During the 18th century, salted cod was plentiful. Transatlantic trade saw it become a common food not only in Europe and the Mediterranean, but in the Caribbean and Brazil too. By the middle of this century a series of British restrictions on cod-fishing rights on the Grand Banks of Newfoundland led to revolutionary fervour among New England merchants who traded salted cod for molasses in the West Indies. Fishing rights were so vital to the wellbeing of the British colonies in New England that the restrictions helped spark the American revolution in 1765. Today you can still find a large carved wooden replica of the “Sacred Cod” suspended above the chamber of the Massachusetts House of Representatives in Boston: a “memorial to the importance of the cod-fishery to the welfare of this Commonwealth.”
While bacalhau has shaped international trade for thousands of years, it’s also been important in my own life. Some years ago I began working as a reporter in New York City. Mourning my mother’s death and the end of my own marriage, bacalhau helped me heal. One rainy Sunday afternoon in 2012 I took a train from Penn Station to Newark’s Ironbound district, a Portuguese neighbourhood dotted with restaurants and boutiques selling effigies of Saint Anthony, the patron saint of Portugal, to buy my beloved bacalhau.

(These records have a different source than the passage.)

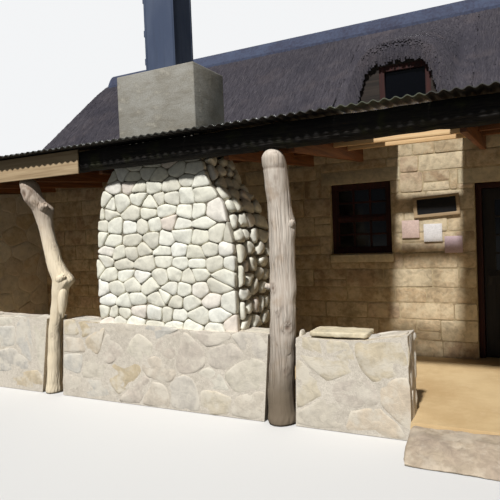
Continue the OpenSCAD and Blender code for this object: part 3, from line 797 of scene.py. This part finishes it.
def buildFireplaceStones():
    s = fireplace
    out = 0.012                     # the stones wrap round the corners
    front = [(-x - out, z) for x, z in s["left"][::-1]] + [(x + out, z) for x, z in s["right"]]
    front = [(x, max(z, 0.70)) for x, z in front]
    parts = [rubble("fireplaceFront", front, facing("-Y", (s["centre"], s["front"] + 0.004, 0)), s, 12)]
    near, far = s["front"] + 0.06, s["back"] + 0.012
    for side, key, turn in (("+X", "right", 1), ("-X", "left", -1)):
        place, rise = leaning([(x + turn*s["centre"], z) for x, z in s[key]], side)
        flat = [(near, 0.72), (far, 0.72), (far, 1.40), (-3.61, 2.21), (-3.67, rise), (near, rise)]
        flat = flat if turn > 0 else mirrored(flat)
        parts.append(rubble("fireplace" + side, flat, place, fireplaceSides, 5 + turn))
    place, rise = leaning([(s["back"], 0.0), (s["back"], 1.40), (-3.61, 2.14), (-3.67, 2.41)], "+Y")
    c = -s["centre"]
    rear = [(c + x, z) for x, z in (
        (-0.756, 0.14), (0.756, 0.14), (0.756, 1.40), (0.64, 2.08), (0.43, rise), (-0.43, rise),
        (-0.55, 2.08), (-0.74, 1.50), (-0.756, 1.40))]
    parts.append(rubble("fireplaceBack", rear, place, dict(s, depth=0.03), 9,
                        lambda cell: abs(cell[0] - c) < 0.41 and 0.68 < cell[1] < 1.49))
    finishPiece(joinAll(parts), "fireplaceStones", "white_stones", smooth=60)


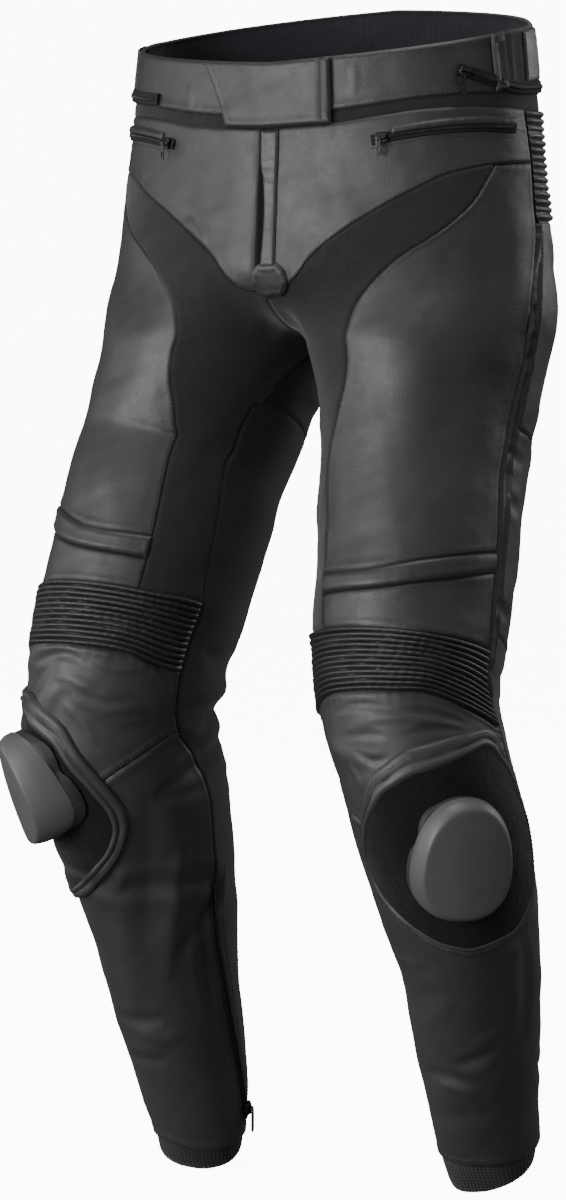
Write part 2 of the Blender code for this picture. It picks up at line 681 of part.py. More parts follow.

When I returned home I soaked it for days, just like we had in my childhood home. Then, without working to a recipe, for the first time in my life I recreated the pasteis de bacalhau my mother made. My only guidance? A distant childhood memory of her at work in the kitchen. As I removed the first batch of golden brown croquettes from the oil and set them on a paper bag to drain, I split one open and savoured my creation. Crunchy and sublime with a hint of salt, they offered immediate comfort, transporting me to happier times in an instant.